- [Supplied material]:
▼
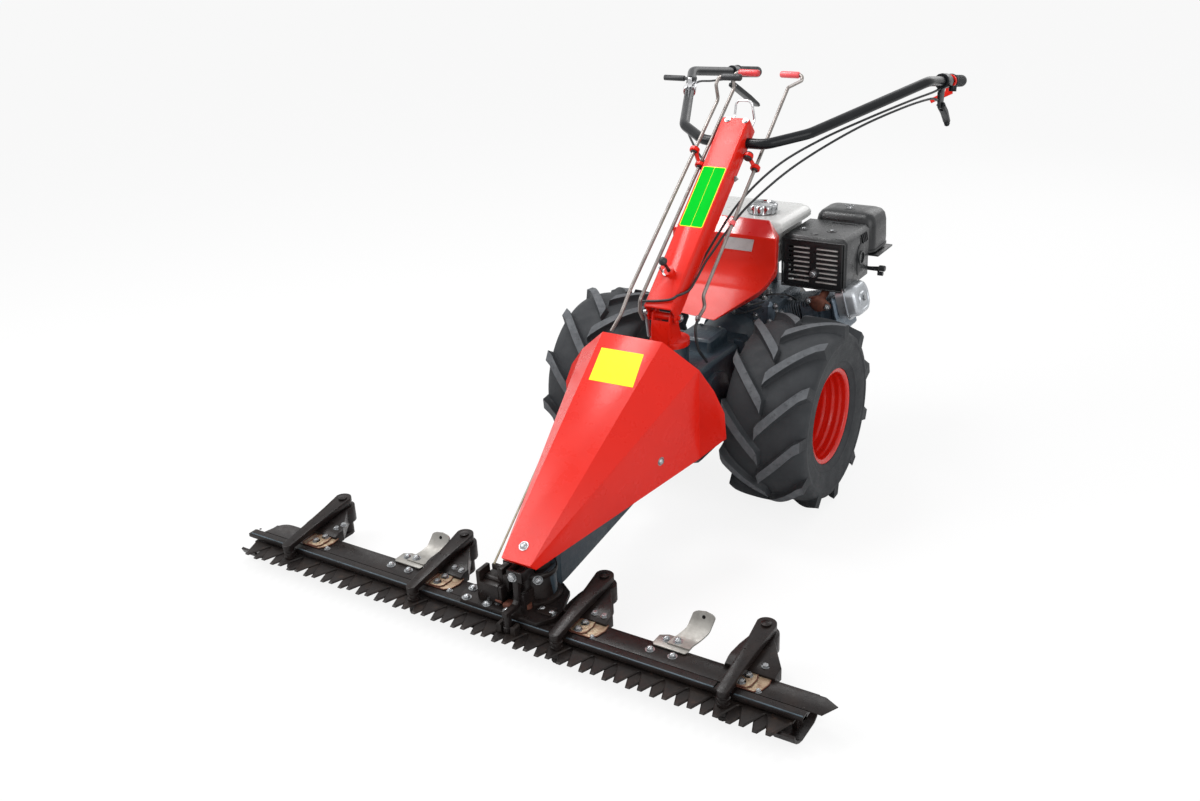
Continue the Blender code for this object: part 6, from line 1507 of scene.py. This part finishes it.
def muffler_cover_parts():
    front, top, right = 0.298, 0.689, 0.308
    lips, shine = [], []
    for row in range(8):
        z = 0.553 + 0.01445 * row
        for x in (0.162, 0.25):
            lips.append(block((0.072, 0.005, 0.003), (x, front - 0.0012, z + 0.0048), 0.0012))
    port = round_box(0.074, 0.096, 0.02, (0.432, 0.6))
    port_top = round_box(0.068, 0.09, 0.018, (0.432, 0.6))
    beside = move(right - 0.001, 0, 0) @ ALONG_X
    press = [
        pipe(
            [
                (0.108, front - 0.0004, 0.676), (0.304, front - 0.0004, 0.676),
                (0.304, front - 0.0004, 0.532), (0.108, front - 0.0004, 0.532),
                (0.108, front - 0.0004, 0.676),
            ],
            0.0032, 10, closed_ends=False,
        ),
        lathe(
            [(0, 0), (0, 0.017), (0.004, 0.015), (0.005, 0.012), (0.005, 0)], 28,
            facing((0.21, front, 0.578), (0, -1, 0)),
        ),
        block((0.078, 0.005, 0.003), (0.236, 0.47, top + 0.0005), 0.001),
    ]
    port_rim = [(0, 0.0165), (0, 0.0225), (0.005, 0.0215), (0.005, 0.0165)]
    press.append(loft([(0, port), (0.0022, port), (0.0034, port_top)], beside))
    press.append(lathe(port_rim, 32, facing((right + 0.0015, 0.42, 0.606), (1, 0, 0))))
    for number in range(4):
        at = move(right + 0.0015, 0.43 + 0.0125 * number, 0.66) @ Matrix.Rotation(0.5, 4, "X")
        press.append(block((0.005, 0.004, 0.034), bevel=0.0018, within=at))
    for x, y in ((0.145, 0.371), (0.232, 0.378)):
        at = move(x, y, top)
        press.append(lathe([(0, 0.008), (0, 0.016), (0.0018, 0.0145), (0.0018, 0.008)], 28, at))
        shine.append(hex_head(0.0066, 0.0034, 0.001, at=at))
    press.append(lathe([(0, 0), (0, 0.012), (0.0016, 0.01), (0.0016, 0)], 24, move(0.196, 0.335, top)))
    piece("muffler_cover_lips", joined(*lips, *press), COVER, "chassis")
    nut = facing((0.21, front - 0.005, 0.578), (0, -1, 0))
    shine += [hex_head(0.0085, 0.007, 0.0014, at=nut), stud(0.0042, 0.014, nut)]
    fixings("muffler_cover_bolts", shine, "chassis")
    # A dark disc inside the port's rim: painted shade of the port's opening.
    hole = [(0, 0), (0, 0.0165), (0.0012, 0.016), (0.0012, 0)]
    port_hole = lathe(hole, 28, facing((right, 0.42, 0.606), (1, 0, 0)))
    piece("muffler_port_shade", port_hole, HOLE_SHADE, "chassis")
    # Pale plates just behind the louvre slots: the silver shield, lightened to near white as a painted
    # reflection so that the slots look bright.
    shield = [
        block((0.052, 0.0012, 0.132), (0.169, front + 0.0052, 0.603), 0.0003),
        block((0.07, 0.0012, 0.132), (0.25, front + 0.0052, 0.603), 0.0003),
    ]
    piece("muffler_shield", joined(*shield), SHIELD_WITH_PAINTED_SHINE, "chassis")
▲
- [Exercise details]: Nothing should be changed: write out all of the data as is.

- [Exercise output]:
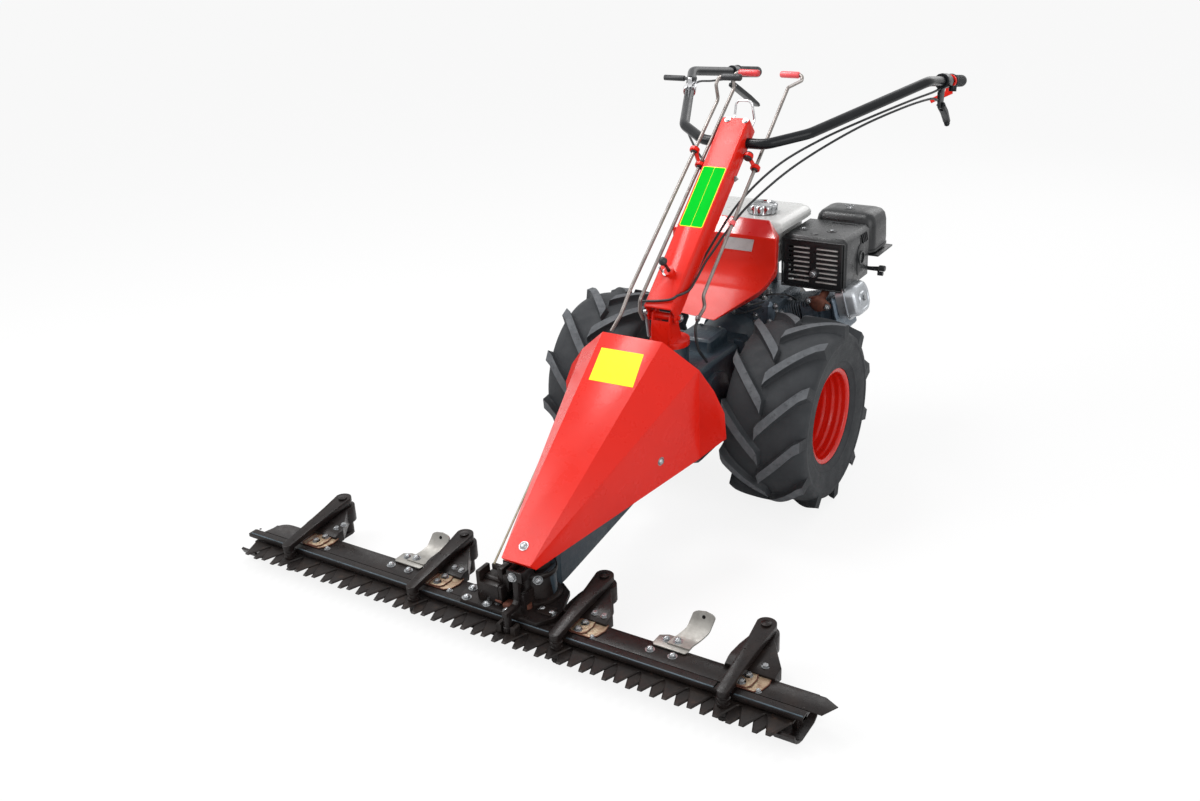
Continue the Blender code for this object: part 6, from line 1507 of scene.py. This part finishes it.
def muffler_cover_parts():
    front, top, right = 0.298, 0.689, 0.308
    lips, shine = [], []
    for row in range(8):
        z = 0.553 + 0.01445 * row
        for x in (0.162, 0.25):
            lips.append(block((0.072, 0.005, 0.003), (x, front - 0.0012, z + 0.0048), 0.0012))
    port = round_box(0.074, 0.096, 0.02, (0.432, 0.6))
    port_top = round_box(0.068, 0.09, 0.018, (0.432, 0.6))
    beside = move(right - 0.001, 0, 0) @ ALONG_X
    press = [
        pipe(
            [
                (0.108, front - 0.0004, 0.676), (0.304, front - 0.0004, 0.676),
                (0.304, front - 0.0004, 0.532), (0.108, front - 0.0004, 0.532),
                (0.108, front - 0.0004, 0.676),
            ],
            0.0032, 10, closed_ends=False,
        ),
        lathe(
            [(0, 0), (0, 0.017), (0.004, 0.015), (0.005, 0.012), (0.005, 0)], 28,
            facing((0.21, front, 0.578), (0, -1, 0)),
        ),
        block((0.078, 0.005, 0.003), (0.236, 0.47, top + 0.0005), 0.001),
    ]
    port_rim = [(0, 0.0165), (0, 0.0225), (0.005, 0.0215), (0.005, 0.0165)]
    press.append(loft([(0, port), (0.0022, port), (0.0034, port_top)], beside))
    press.append(lathe(port_rim, 32, facing((right + 0.0015, 0.42, 0.606), (1, 0, 0))))
    for number in range(4):
        at = move(right + 0.0015, 0.43 + 0.0125 * number, 0.66) @ Matrix.Rotation(0.5, 4, "X")
        press.append(block((0.005, 0.004, 0.034), bevel=0.0018, within=at))
    for x, y in ((0.145, 0.371), (0.232, 0.378)):
        at = move(x, y, top)
        press.append(lathe([(0, 0.008), (0, 0.016), (0.0018, 0.0145), (0.0018, 0.008)], 28, at))
        shine.append(hex_head(0.0066, 0.0034, 0.001, at=at))
    press.append(lathe([(0, 0), (0, 0.012), (0.0016, 0.01), (0.0016, 0)], 24, move(0.196, 0.335, top)))
    piece("muffler_cover_lips", joined(*lips, *press), COVER, "chassis")
    nut = facing((0.21, front - 0.005, 0.578), (0, -1, 0))
    shine += [hex_head(0.0085, 0.007, 0.0014, at=nut), stud(0.0042, 0.014, nut)]
    fixings("muffler_cover_bolts", shine, "chassis")
    # A dark disc inside the port's rim: painted shade of the port's opening.
    hole = [(0, 0), (0, 0.0165), (0.0012, 0.016), (0.0012, 0)]
    port_hole = lathe(hole, 28, facing((right, 0.42, 0.606), (1, 0, 0)))
    piece("muffler_port_shade", port_hole, HOLE_SHADE, "chassis")
    # Pale plates just behind the louvre slots: the silver shield, lightened to near white as a painted
    # reflection so that the slots look bright.
    shield = [
        block((0.052, 0.0012, 0.132), (0.169, front + 0.0052, 0.603), 0.0003),
        block((0.07, 0.0012, 0.132), (0.25, front + 0.0052, 0.603), 0.0003),
    ]
    piece("muffler_shield", joined(*shield), SHIELD_WITH_PAINTED_SHINE, "chassis")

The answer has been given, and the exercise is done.